> INSTRUCTIONS FOR THE TASK
Give all of the lines again, with nothing added or dropped.

▽

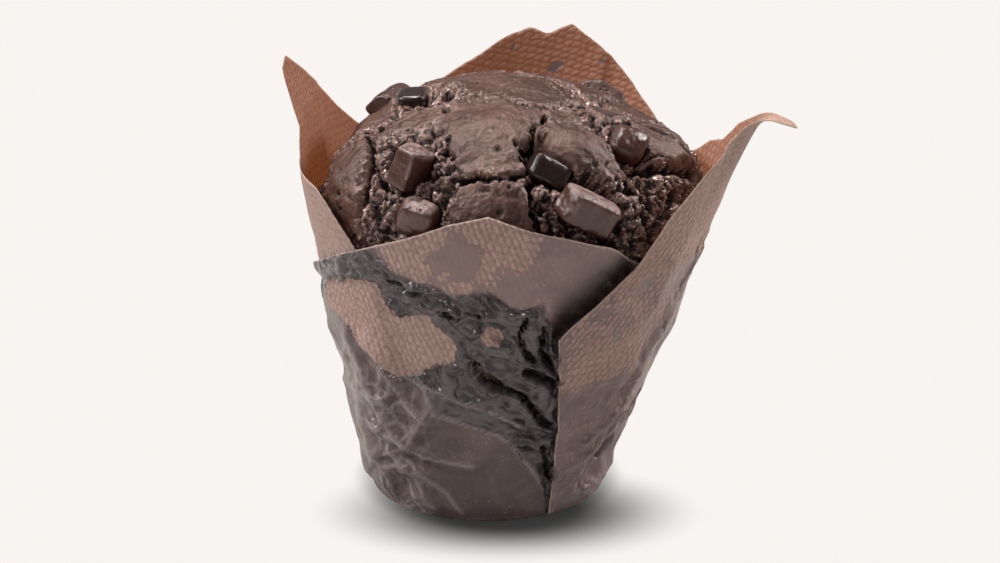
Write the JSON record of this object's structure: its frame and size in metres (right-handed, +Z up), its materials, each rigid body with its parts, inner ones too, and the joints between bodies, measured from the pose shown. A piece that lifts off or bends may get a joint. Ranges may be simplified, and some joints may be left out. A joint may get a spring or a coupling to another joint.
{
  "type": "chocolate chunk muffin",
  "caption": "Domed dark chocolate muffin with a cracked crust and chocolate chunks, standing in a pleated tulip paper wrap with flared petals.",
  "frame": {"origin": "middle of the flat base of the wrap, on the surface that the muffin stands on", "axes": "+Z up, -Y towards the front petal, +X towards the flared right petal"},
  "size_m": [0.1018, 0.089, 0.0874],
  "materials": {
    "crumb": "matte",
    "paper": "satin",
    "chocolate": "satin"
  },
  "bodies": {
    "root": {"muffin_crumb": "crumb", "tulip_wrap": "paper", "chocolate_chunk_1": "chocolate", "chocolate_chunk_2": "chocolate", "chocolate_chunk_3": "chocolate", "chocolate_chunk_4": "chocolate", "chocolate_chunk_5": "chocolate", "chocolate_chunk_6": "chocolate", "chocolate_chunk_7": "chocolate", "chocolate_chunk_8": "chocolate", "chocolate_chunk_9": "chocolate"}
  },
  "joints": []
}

△

> WRITTEN RESPONSE
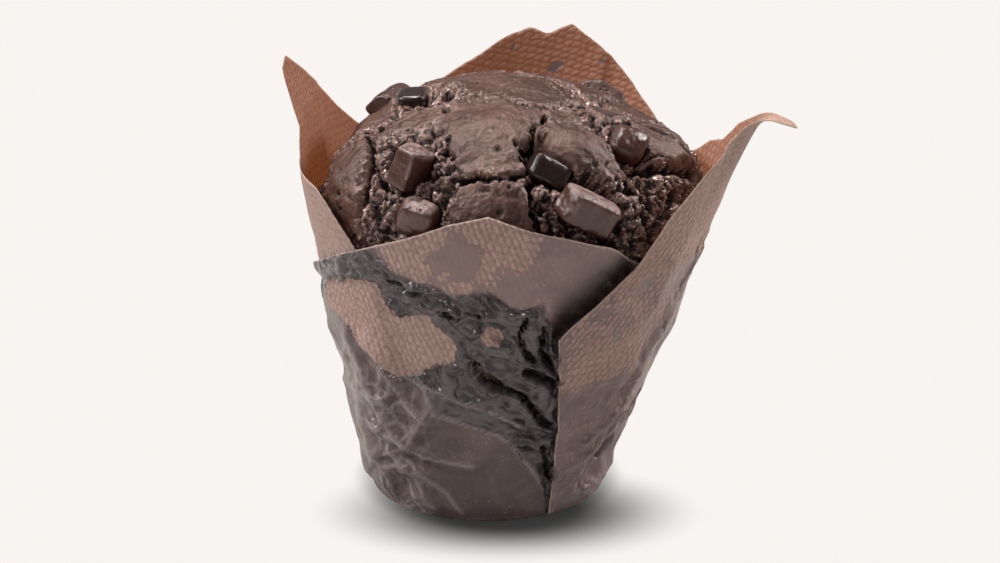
Write the JSON record of this object's structure: its frame and size in metres (right-handed, +Z up), its materials, each rigid body with its parts, inner ones too, and the joints between bodies, measured from the pose shown. A piece that lifts off or bends may get a joint. Ranges may be simplified, and some joints may be left out. A joint may get a spring or a coupling to another joint.
{
  "type": "chocolate chunk muffin",
  "caption": "Domed dark chocolate muffin with a cracked crust and chocolate chunks, standing in a pleated tulip paper wrap with flared petals.",
  "frame": {"origin": "middle of the flat base of the wrap, on the surface that the muffin stands on", "axes": "+Z up, -Y towards the front petal, +X towards the flared right petal"},
  "size_m": [0.1018, 0.089, 0.0874],
  "materials": {
    "crumb": "matte",
    "paper": "satin",
    "chocolate": "satin"
  },
  "bodies": {
    "root": {"muffin_crumb": "crumb", "tulip_wrap": "paper", "chocolate_chunk_1": "chocolate", "chocolate_chunk_2": "chocolate", "chocolate_chunk_3": "chocolate", "chocolate_chunk_4": "chocolate", "chocolate_chunk_5": "chocolate", "chocolate_chunk_6": "chocolate", "chocolate_chunk_7": "chocolate", "chocolate_chunk_8": "chocolate", "chocolate_chunk_9": "chocolate"}
  },
  "joints": []
}